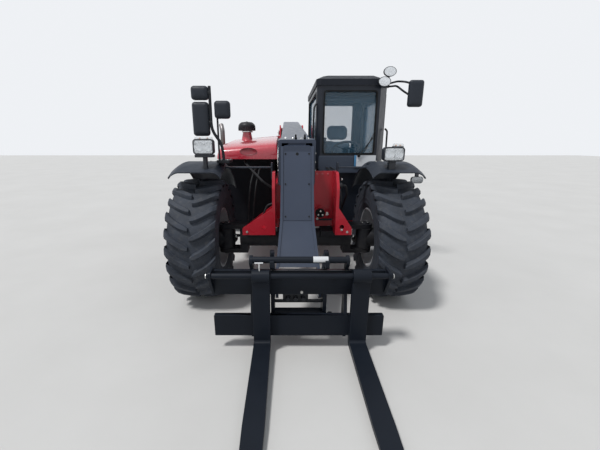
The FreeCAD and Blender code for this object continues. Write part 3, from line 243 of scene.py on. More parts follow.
def painted(name, colour, roughness=0.35, coat=0.0, wear=(0.25, 0.25, 0.26), dust=0.0, variation=0.12,
        texture=0.15, grain=420.0, shine=0.5):
    """Paint or moulded plastic: small colour drift, fine bump, worn edges and dust near the ground."""
    material, shader = new_material(name, {"Specular IOR Level": shine, "Coat Weight": coat,
            "Coat Roughness": 0.06})
    paint = drift(material, 2.3, 5.0, scaled(colour, 1 - variation), scaled(colour, 1 + variation))
    patches = drift(material, 22.0, 8.0, BLACK, grey(0.55), 0.45, 0.65)
    base = mixed(material, multiplied(material, edge_mask(material, 0.003), patches), paint, wear)
    if dust > 0:
        base = low_dust(material, base, DUST, 1.4, dust)
    link(material, base, shader.inputs["Base Color"])
    gloss = drift(material, 14.0, 6.0, grey(roughness * 0.8), grey(roughness * 1.25), end=0.75)
    link(material, gloss, shader.inputs["Roughness"])
    bumped(material, shader, noise(material, grain, 3.0), texture, 0.0004)
    return material


def rubber(name, colour, dust):
    """Tyre rubber: matt, with fine mould grain and dust in the low and worn places."""
    material, shader = new_material(name, {"Roughness": 0.72, "Specular IOR Level": 0.4})
    base = drift(material, 6.0, 7.0, scaled(colour, 0.75), scaled(colour, 1.35), end=0.72)
    base = mixed(material, edge_mask(material, 0.006, 0.5), base, scaled(colour, 2.2))
    base = mixed(material, drift(material, 30.0, 8.0, BLACK, grey(dust), 0.5, 0.75), base, DUST)
    link(material, base, shader.inputs["Base Color"])
    bumped(material, shader, noise(material, 260.0, 5.0), 0.35, 0.0008)
    return material


def metal(name, colour, roughness, grain=60.0, stain=None):
    """Bare metal with brushed variation and, where given, a stain colour."""
    material, shader = new_material(name, {"Metallic": 1.0})
    base = drift(material, 12.0, 6.0, scaled(colour, 0.85), scaled(colour, 1.1))
    if stain:
        base = mixed(material, drift(material, 5.0, 8.0, BLACK, WHITE, 0.42, 0.68), base, stain)
    link(material, base, shader.inputs["Base Color"])
    gloss = drift(material, grain, 4.0, grey(roughness * 0.7), grey(roughness * 1.4), end=0.75)
    link(material, gloss, shader.inputs["Roughness"])
    bumped(material, shader, noise(material, 300.0, 3.0), 0.12, 0.0003)
    return material


def glass(name, colour, alpha):
    """Tinted pane whose gloss grows towards glancing angles."""
    material, shader = new_material(name, {"Roughness": 0.03, "IOR": 1.6, "Specular IOR Level": 0.9})
    streaks = drift(material, 1.5, 2.0, scaled(colour, 0.95), scaled(colour, 1.05))
    link(material, streaks, shader.inputs["Base Color"])
    glance = add_node(material, "ShaderNodeLayerWeight", {"Blend": 0.35})
    spread = add_node(material, "ShaderNodeMapRange", {"To Min": alpha, "To Max": 0.85})
    link(material, glance.outputs["Fresnel"], spread.inputs["Value"])
    link(material, spread.outputs[0], shader.inputs["Alpha"])
    return material


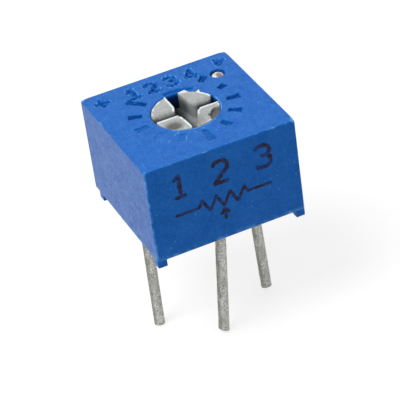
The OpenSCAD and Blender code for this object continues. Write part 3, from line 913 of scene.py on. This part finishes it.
def remap(tree, value, low, high, to_low=0.0, to_high=1.0):
    """A Map Range node with smooth ends; the limits are sockets or numbers."""
    inputs = {"Value": value, "From Min": low, "From Max": high, "To Min": to_low, "To Max": to_high}
    return add_node(tree, "MapRange", inputs, interpolation_type="SMOOTHSTEP")[0]


def blend(tree, factor, first, second):
    """A colour mix; the colours are sockets or triples."""
    return add_node(tree, "Mix", {0: factor, 6: first, 7: second}, data_type="RGBA")[2]


def attribute(tree, name):
    """A value that the mesh keeps at its vertices."""
    return add_node(tree, "Attribute", {}, attribute_name=name)["Fac"]


def millimetres(tree):
    """Object coordinates in millimetres."""
    place = add_node(tree, "TexCoord", {})["Object"]
    return add_node(tree, "VectorMath", {0: place, 1: [1 / MM] * 3}, operation="MULTIPLY")[0]


def noise(tree, vector, scale, detail, roughness, distortion=0.0):
    """A noise texture's value; the scale is a socket or a number, in 1/mm."""
    return add_node(tree, "TexNoise", {"Vector": vector, "Scale": scale, "Detail": detail,
                                       "Roughness": roughness, "Distortion": distortion})[0]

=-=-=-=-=

Task: Set down every record above exactly as given.

Reply to the task:
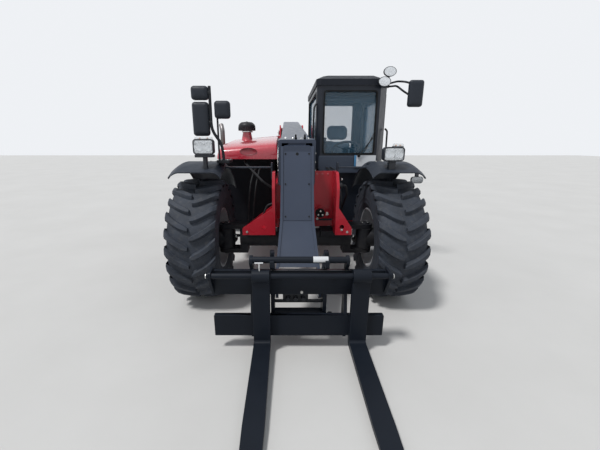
The FreeCAD and Blender code for this object continues. Write part 3, from line 243 of scene.py on. More parts follow.
def painted(name, colour, roughness=0.35, coat=0.0, wear=(0.25, 0.25, 0.26), dust=0.0, variation=0.12,
        texture=0.15, grain=420.0, shine=0.5):
    """Paint or moulded plastic: small colour drift, fine bump, worn edges and dust near the ground."""
    material, shader = new_material(name, {"Specular IOR Level": shine, "Coat Weight": coat,
            "Coat Roughness": 0.06})
    paint = drift(material, 2.3, 5.0, scaled(colour, 1 - variation), scaled(colour, 1 + variation))
    patches = drift(material, 22.0, 8.0, BLACK, grey(0.55), 0.45, 0.65)
    base = mixed(material, multiplied(material, edge_mask(material, 0.003), patches), paint, wear)
    if dust > 0:
        base = low_dust(material, base, DUST, 1.4, dust)
    link(material, base, shader.inputs["Base Color"])
    gloss = drift(material, 14.0, 6.0, grey(roughness * 0.8), grey(roughness * 1.25), end=0.75)
    link(material, gloss, shader.inputs["Roughness"])
    bumped(material, shader, noise(material, grain, 3.0), texture, 0.0004)
    return material


def rubber(name, colour, dust):
    """Tyre rubber: matt, with fine mould grain and dust in the low and worn places."""
    material, shader = new_material(name, {"Roughness": 0.72, "Specular IOR Level": 0.4})
    base = drift(material, 6.0, 7.0, scaled(colour, 0.75), scaled(colour, 1.35), end=0.72)
    base = mixed(material, edge_mask(material, 0.006, 0.5), base, scaled(colour, 2.2))
    base = mixed(material, drift(material, 30.0, 8.0, BLACK, grey(dust), 0.5, 0.75), base, DUST)
    link(material, base, shader.inputs["Base Color"])
    bumped(material, shader, noise(material, 260.0, 5.0), 0.35, 0.0008)
    return material


def metal(name, colour, roughness, grain=60.0, stain=None):
    """Bare metal with brushed variation and, where given, a stain colour."""
    material, shader = new_material(name, {"Metallic": 1.0})
    base = drift(material, 12.0, 6.0, scaled(colour, 0.85), scaled(colour, 1.1))
    if stain:
        base = mixed(material, drift(material, 5.0, 8.0, BLACK, WHITE, 0.42, 0.68), base, stain)
    link(material, base, shader.inputs["Base Color"])
    gloss = drift(material, grain, 4.0, grey(roughness * 0.7), grey(roughness * 1.4), end=0.75)
    link(material, gloss, shader.inputs["Roughness"])
    bumped(material, shader, noise(material, 300.0, 3.0), 0.12, 0.0003)
    return material


def glass(name, colour, alpha):
    """Tinted pane whose gloss grows towards glancing angles."""
    material, shader = new_material(name, {"Roughness": 0.03, "IOR": 1.6, "Specular IOR Level": 0.9})
    streaks = drift(material, 1.5, 2.0, scaled(colour, 0.95), scaled(colour, 1.05))
    link(material, streaks, shader.inputs["Base Color"])
    glance = add_node(material, "ShaderNodeLayerWeight", {"Blend": 0.35})
    spread = add_node(material, "ShaderNodeMapRange", {"To Min": alpha, "To Max": 0.85})
    link(material, glance.outputs["Fresnel"], spread.inputs["Value"])
    link(material, spread.outputs[0], shader.inputs["Alpha"])
    return material


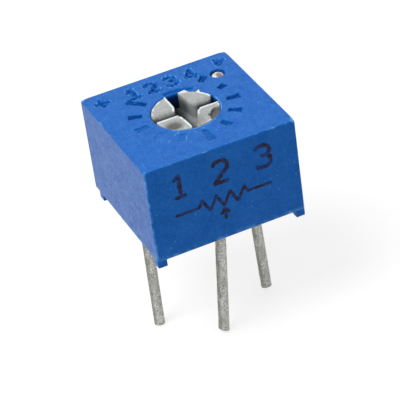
The OpenSCAD and Blender code for this object continues. Write part 3, from line 913 of scene.py on. This part finishes it.
def remap(tree, value, low, high, to_low=0.0, to_high=1.0):
    """A Map Range node with smooth ends; the limits are sockets or numbers."""
    inputs = {"Value": value, "From Min": low, "From Max": high, "To Min": to_low, "To Max": to_high}
    return add_node(tree, "MapRange", inputs, interpolation_type="SMOOTHSTEP")[0]


def blend(tree, factor, first, second):
    """A colour mix; the colours are sockets or triples."""
    return add_node(tree, "Mix", {0: factor, 6: first, 7: second}, data_type="RGBA")[2]


def attribute(tree, name):
    """A value that the mesh keeps at its vertices."""
    return add_node(tree, "Attribute", {}, attribute_name=name)["Fac"]


def millimetres(tree):
    """Object coordinates in millimetres."""
    place = add_node(tree, "TexCoord", {})["Object"]
    return add_node(tree, "VectorMath", {0: place, 1: [1 / MM] * 3}, operation="MULTIPLY")[0]


def noise(tree, vector, scale, detail, roughness, distortion=0.0):
    """A noise texture's value; the scale is a socket or a number, in 1/mm."""
    return add_node(tree, "TexNoise", {"Vector": vector, "Scale": scale, "Detail": detail,
                                       "Roughness": roughness, "Distortion": distortion})[0]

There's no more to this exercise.